The team’s bosun, Marty Wilson, was shot in the head during his third tour in Afghanistan in 2011. After, he could “hardly string a sentence together” according to Jones.
“And now he is just non-stop,” Jones said. “You wouldn’t know that he had a head injury, especially one that severe. So, that’s such an incredible feeling for the rest of the boys on the team, seeing that development.”
Long periods on water aren’t new to the men. Cayle, Jones and second-in-command Neil Heritage have all rowed across the Atlantic.
“Pure misery,” is how Jones describes the 3,000 mile, 7-week journey across the sea.
Cayle’s tale
Like his fellow expedition members, Royce’s story comes in a matter-of-fact cadence tempered by time and countless retellings. If it wasn’t for the two artificial limbs he stands on, it might seem hard to believe.
He grew up on a farm in South Africa and moved to the UK in 2006. Whether it was as a civilian or in the military, Royce had always been drawn to adventures.
“From the point of injury, my biggest concern was that adventure side had ended,” Royce said. “And that I would no longer have the support of the individuals around me, because it’d be too much of a liability, too much of a hazard to have along on these sorts of things.”
Even though those wartime bonds remain, a newly injured service member must come to grips with the changed relationship — at least in the short term, he said.
“You’re not functioning on a level where you can continue to do things with them,” Royce said. “And that is devastating. And a lot of people really struggle to get over that.”
Special kayaks
Because Royce is in a single kayak, he’s had to modify it with the installation of hand-operated steering. He will wear much shorter prosthetic legs during the entirety of the trip. There’s no room for his taller legs.
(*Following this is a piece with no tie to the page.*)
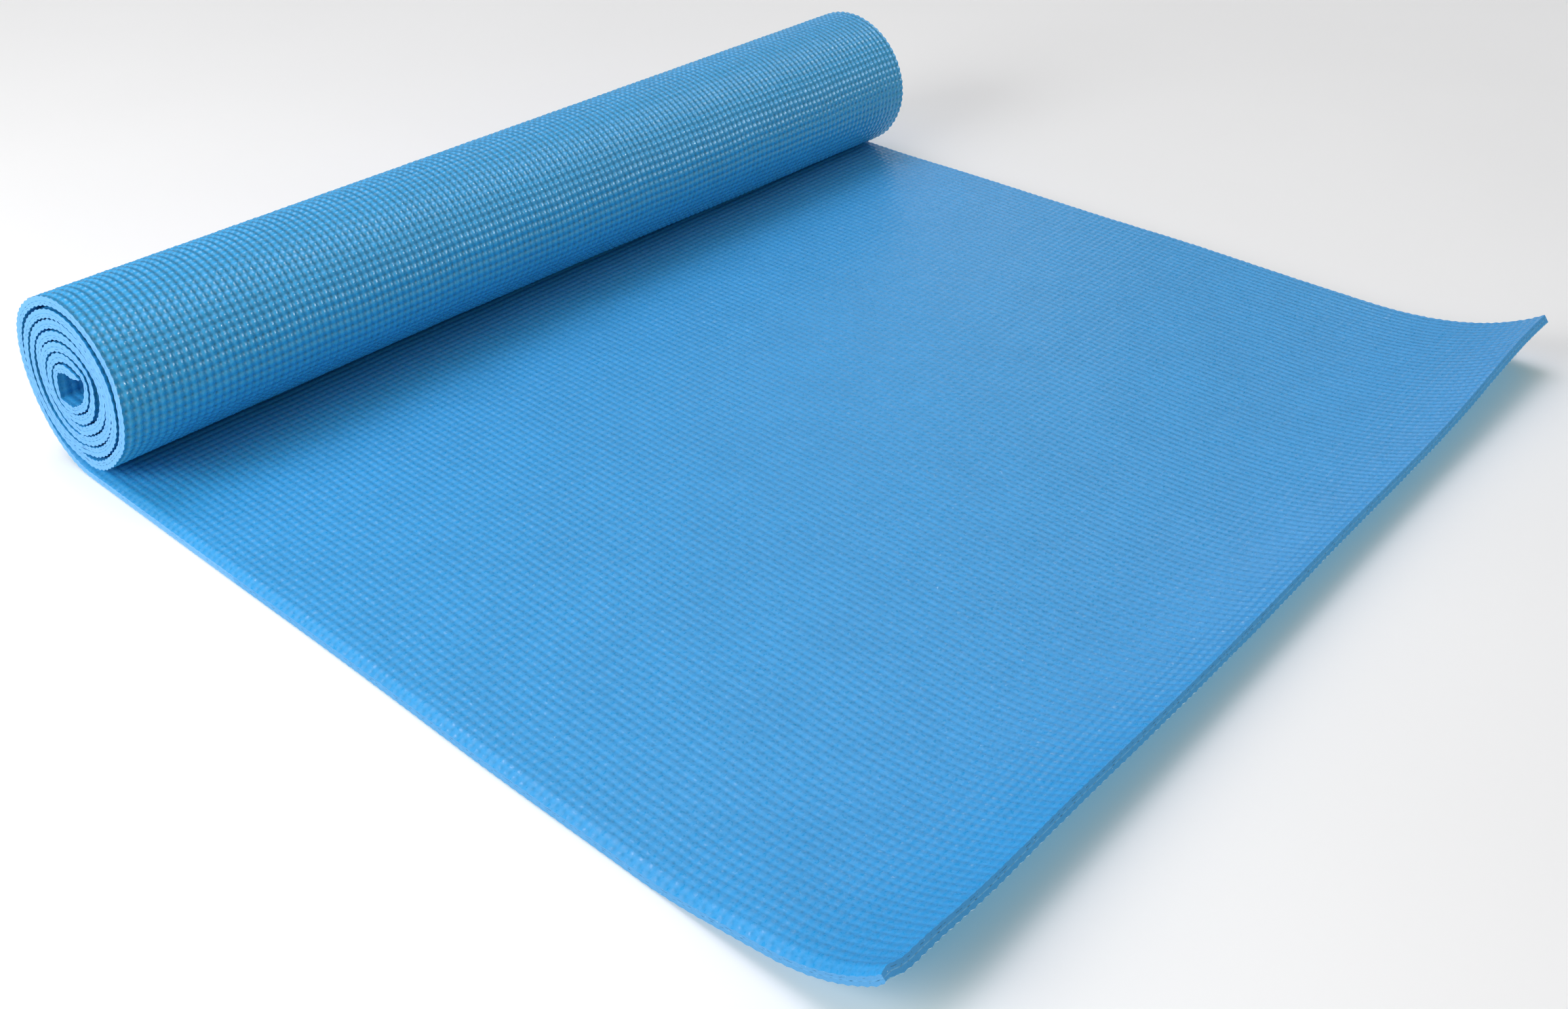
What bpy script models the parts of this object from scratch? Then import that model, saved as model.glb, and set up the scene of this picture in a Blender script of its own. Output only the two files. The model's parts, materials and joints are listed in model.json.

“Which means that I am sort of a 4-foot-nothing when I’m walking around in those legs and I will remain at that height from the time that I leave here to the time that I get off in Alaska,” Royce said.
Heritage, who is also a double amputee, will also used truncated legs on the trip but he’s traveling in a two-man kayak which his partner will steer with foot pedals.
The men estimate they’ll travel 15 miles a day.
“Depending on how lost we get,” Royce said. “That’s Theo’s job. If we do get lost, it’s his fault.”
Some parts of the Inland Passage are directly exposed to the Pacific Ocean. Strong tidal currents, whirlpools and waves make the going “hairy” as Royce puts it.
They’ve identified likely campsites. Few, if any, have any amenities.
“In some places, you’ve got three quarters of a mile that you have to trek,” Royce said. “Very slimy, gritty, grimy, rough terrain, with boats that are weighing hundreds and hundreds of pounds.”
Add in extreme tidal changes, hordes of mosquitoes, bears and other challenges and it means some rough camping.
A new mission
While he was in the hospital recovering, Royce finally realized that the medical staff was there to help him and he had nothing to be ashamed of. But it was a Army mate who finally set Royce on the road to mental recovery.
“He came into the hospital while I was sort of a vegetable and said, ‘We’re gonna be rowing across the Atlantic, do you want to come’?”
Royce thought about it for a moment.
“Screw the bedpan,” he replied. “We’re off on another mission.”